** start RAW DATA **
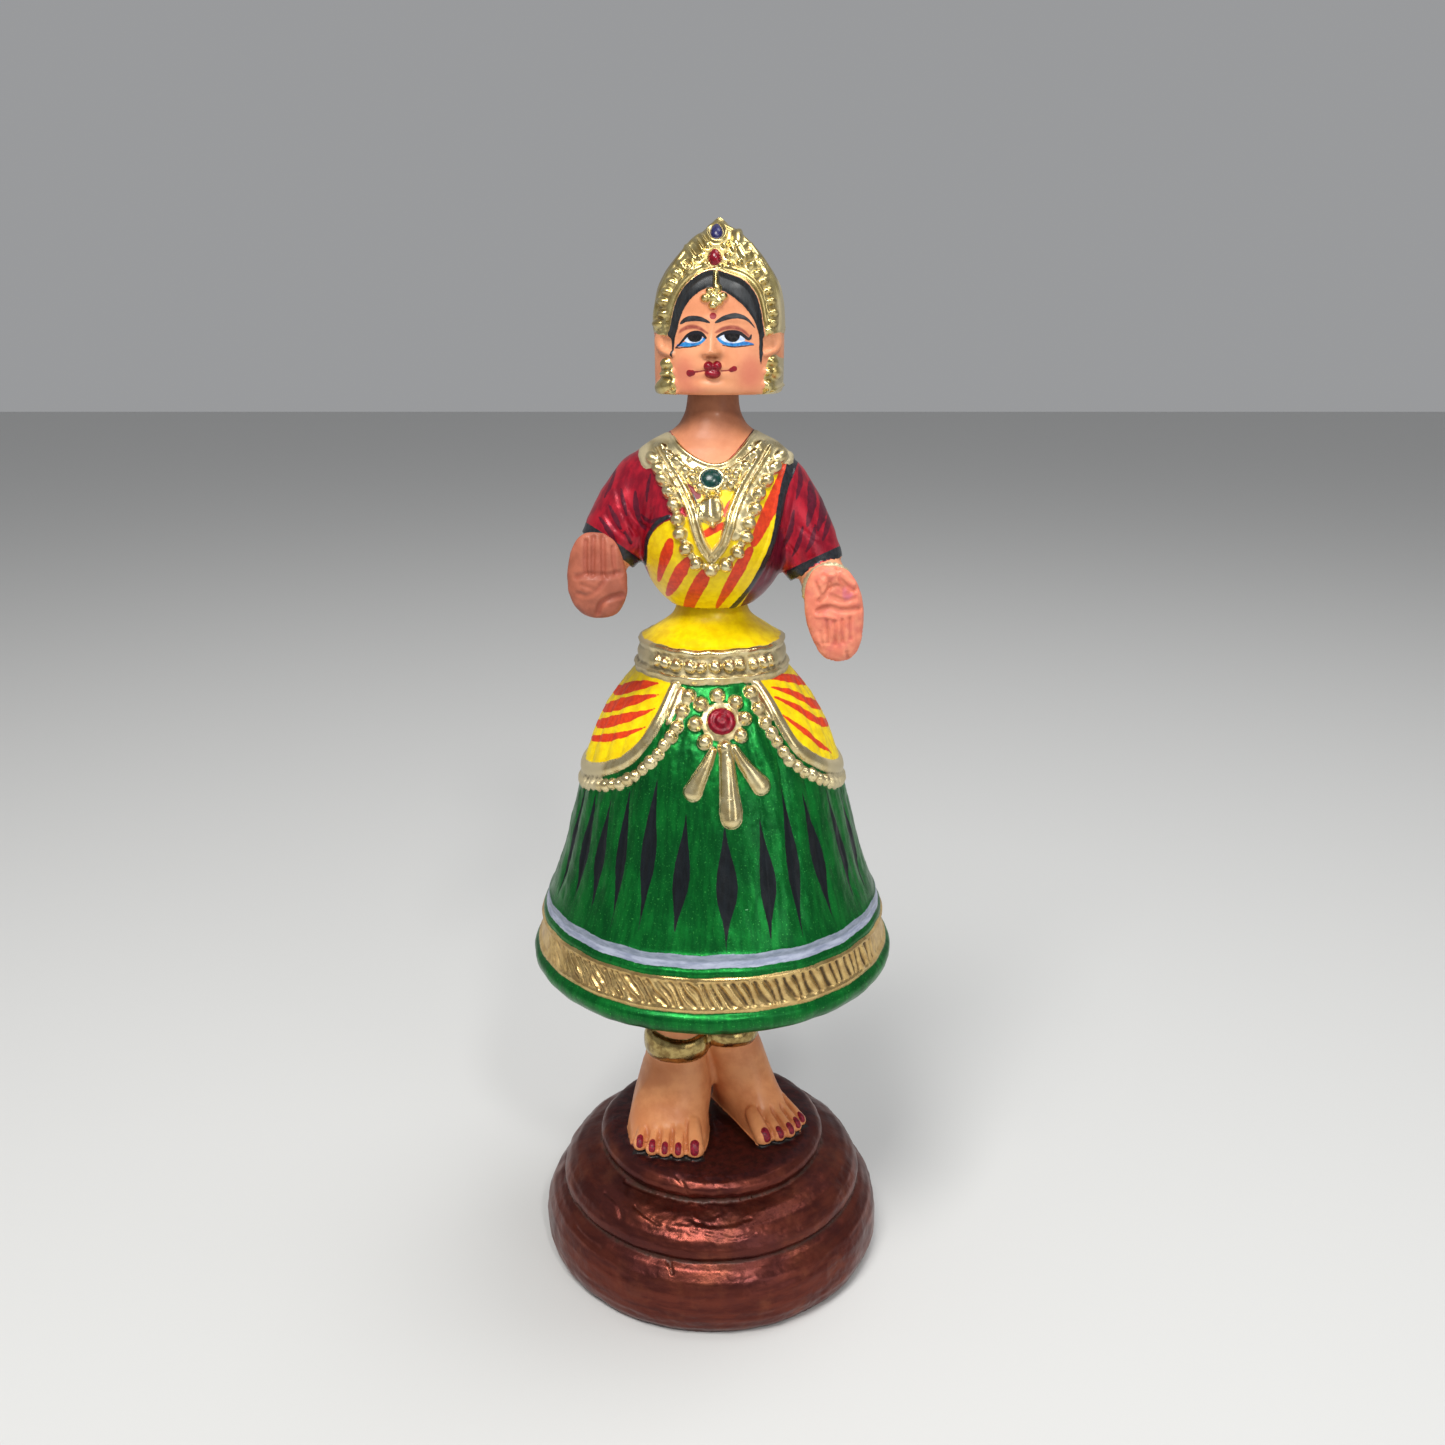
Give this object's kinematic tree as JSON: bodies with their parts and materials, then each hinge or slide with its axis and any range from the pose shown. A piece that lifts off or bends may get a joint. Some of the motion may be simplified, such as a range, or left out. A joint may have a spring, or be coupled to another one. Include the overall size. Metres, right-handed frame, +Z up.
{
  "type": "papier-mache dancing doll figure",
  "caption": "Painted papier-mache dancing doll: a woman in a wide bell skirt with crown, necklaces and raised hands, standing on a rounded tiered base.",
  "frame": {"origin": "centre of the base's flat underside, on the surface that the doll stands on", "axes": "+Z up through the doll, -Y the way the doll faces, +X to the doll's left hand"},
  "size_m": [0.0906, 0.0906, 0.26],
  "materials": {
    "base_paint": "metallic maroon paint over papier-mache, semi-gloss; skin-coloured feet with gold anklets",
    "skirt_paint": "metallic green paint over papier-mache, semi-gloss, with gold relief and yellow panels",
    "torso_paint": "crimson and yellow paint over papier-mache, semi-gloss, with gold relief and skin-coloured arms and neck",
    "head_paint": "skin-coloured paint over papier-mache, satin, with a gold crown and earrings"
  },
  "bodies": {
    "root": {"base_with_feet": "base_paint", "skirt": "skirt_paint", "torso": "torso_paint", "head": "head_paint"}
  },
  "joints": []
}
** end RAW DATA **
YOUR INSTRUCTIONS: Print the material above once more, exactly.

RESPONSE TO THE EXERCISE:
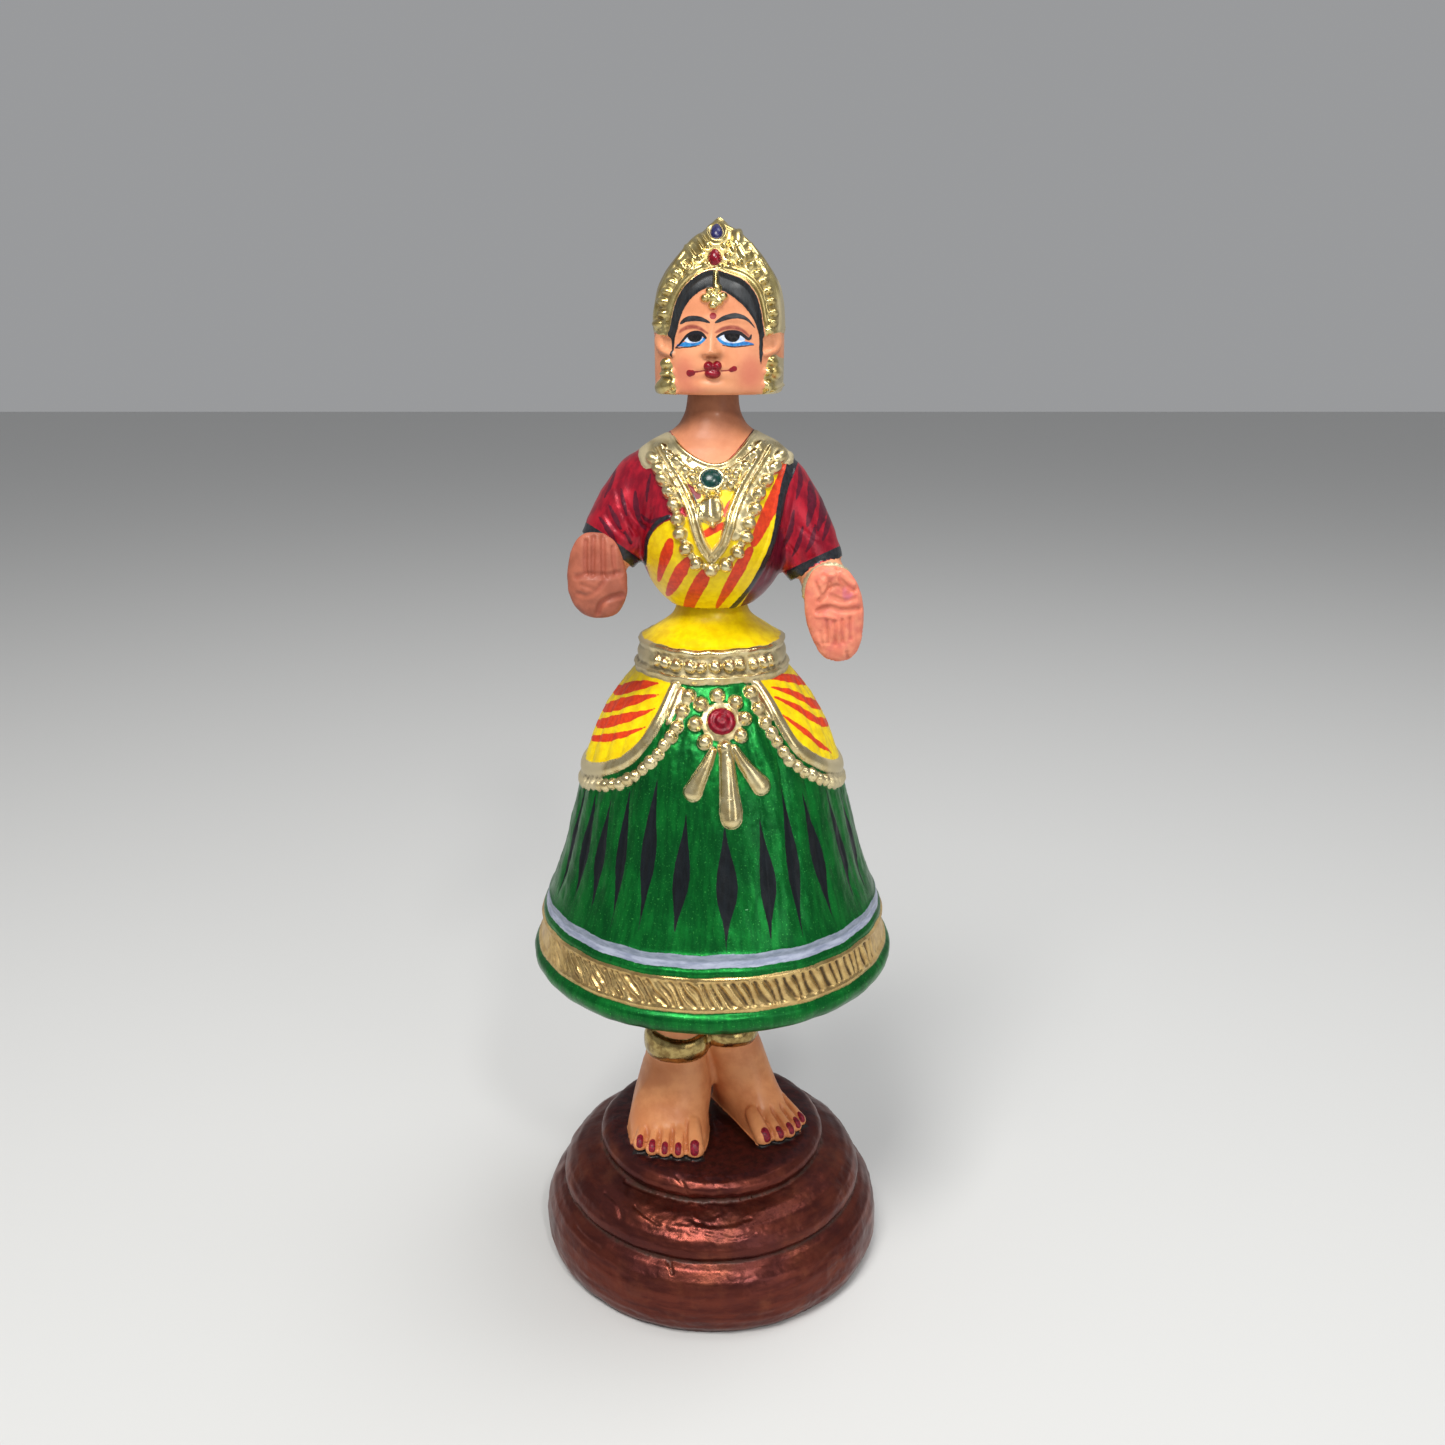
Give this object's kinematic tree as JSON: bodies with their parts and materials, then each hinge or slide with its axis and any range from the pose shown. A piece that lifts off or bends may get a joint. Some of the motion may be simplified, such as a range, or left out. A joint may have a spring, or be coupled to another one. Include the overall size. Metres, right-handed frame, +Z up.
{
  "type": "papier-mache dancing doll figure",
  "caption": "Painted papier-mache dancing doll: a woman in a wide bell skirt with crown, necklaces and raised hands, standing on a rounded tiered base.",
  "frame": {"origin": "centre of the base's flat underside, on the surface that the doll stands on", "axes": "+Z up through the doll, -Y the way the doll faces, +X to the doll's left hand"},
  "size_m": [0.0906, 0.0906, 0.26],
  "materials": {
    "base_paint": "metallic maroon paint over papier-mache, semi-gloss; skin-coloured feet with gold anklets",
    "skirt_paint": "metallic green paint over papier-mache, semi-gloss, with gold relief and yellow panels",
    "torso_paint": "crimson and yellow paint over papier-mache, semi-gloss, with gold relief and skin-coloured arms and neck",
    "head_paint": "skin-coloured paint over papier-mache, satin, with a gold crown and earrings"
  },
  "bodies": {
    "root": {"base_with_feet": "base_paint", "skirt": "skirt_paint", "torso": "torso_paint", "head": "head_paint"}
  },
  "joints": []
}